Full brand strategy development takes 3-4 months from research through asset delivery. Initial positioning and messaging frameworks are typically ready within 6-8 weeks. The process includes buyer research, competitive analysis, strategy development, visual identity design, and brand asset production. We move quickly but don't skip the research phase — construction brand credibility requires genuine buyer insight.
We work directly with your marketing team and leadership to develop brand strategy and assets. Your team provides industry knowledge, customer access, and business context. We handle research methodology, strategic frameworks, and creative direction. The collaborative process ensures the brand reflects both strategic intent and operational reality. Training sessions ensure your team can maintain brand consistency after the engagement.

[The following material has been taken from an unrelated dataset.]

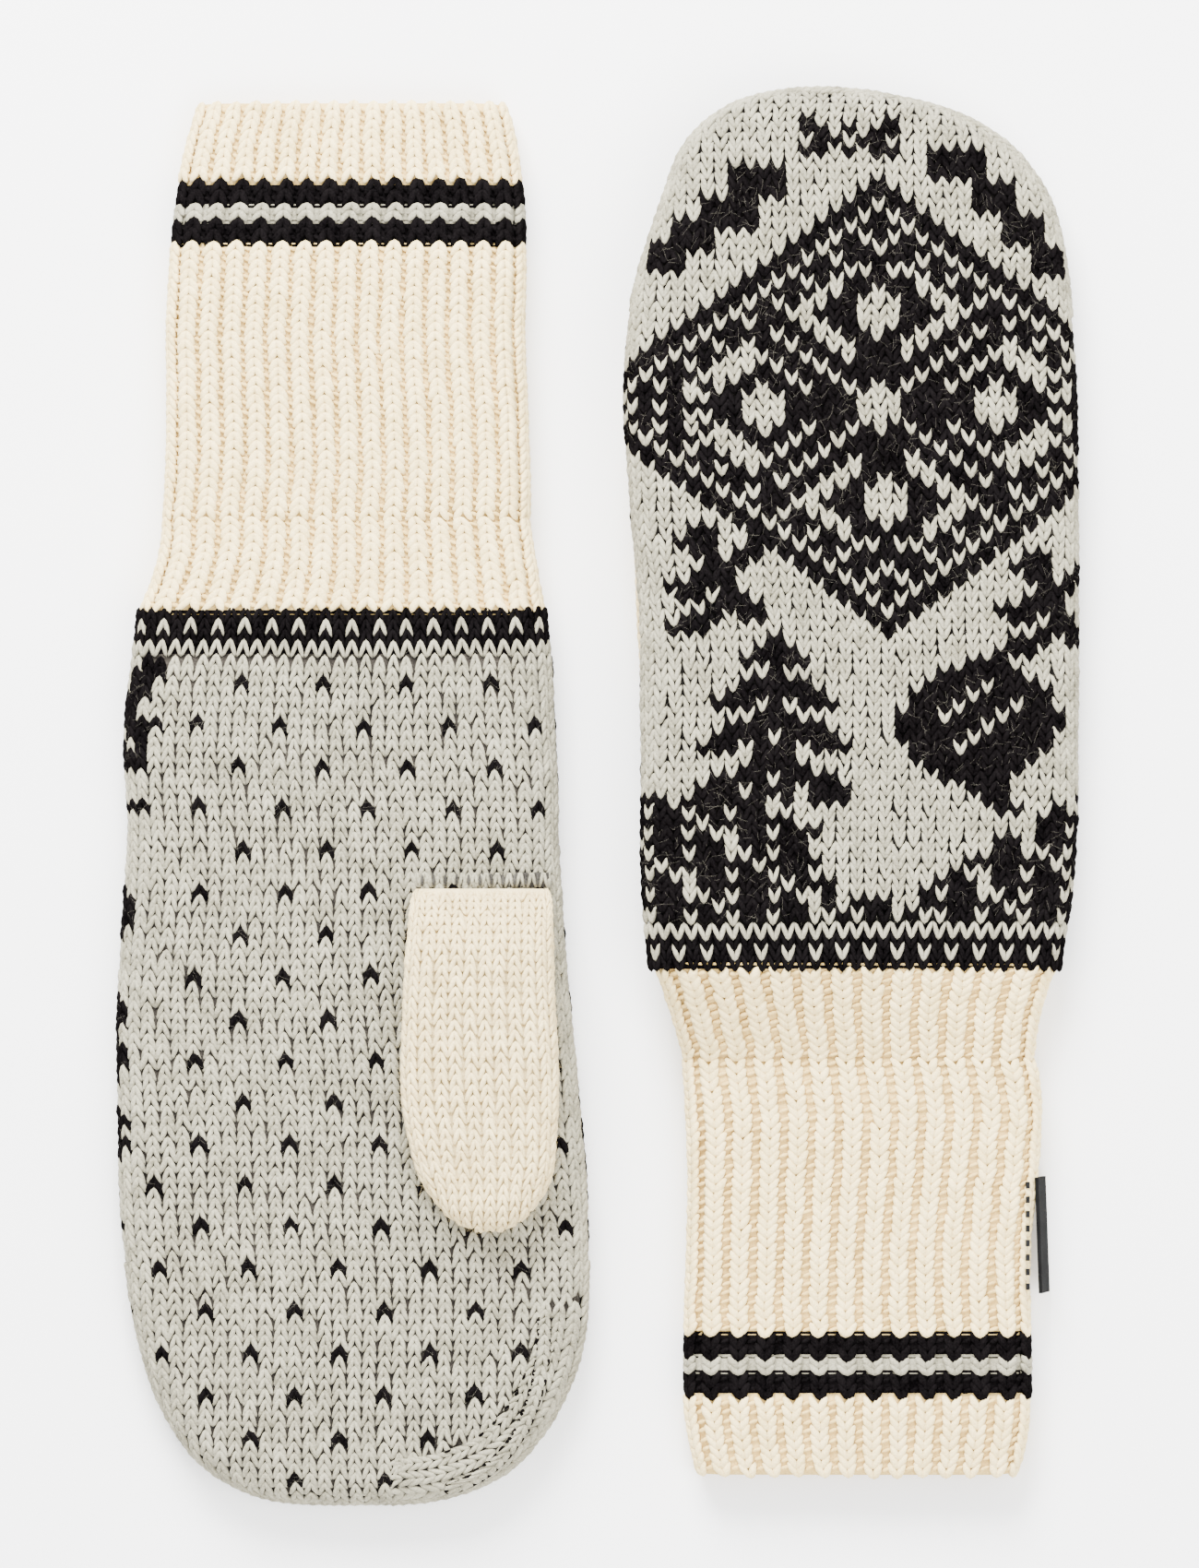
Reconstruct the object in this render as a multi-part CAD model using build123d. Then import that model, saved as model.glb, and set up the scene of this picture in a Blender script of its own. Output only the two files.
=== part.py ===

Most branding agencies deliver beautiful design work that doesn't account for how construction professionals actually evaluate technology vendors. We build brand strategies based on field research with real construction buyers, ensuring positioning and messaging earn credibility with the people who make purchasing decisions. Our work optimizes for trust and sales acceleration, not design awards.
We track brand recognition through periodic surveys, sales cycle length before and after brand refresh, win rate improvements, and referral rate changes. In construction tech, the most important brand metric is sales cycle compression — when prospects arrive at demos with pre-existing trust, deals close faster. We measure that acceleration directly through CRM data analysis.
Companies at any stage that struggle with market positioning, buyer trust, or differentiation from competitors. Most commonly, Series A-B companies that have proven their product but can't articulate why they're different, or growth-stage companies entering new construction segments. The first step is a brand audit to assess current positioning effectiveness.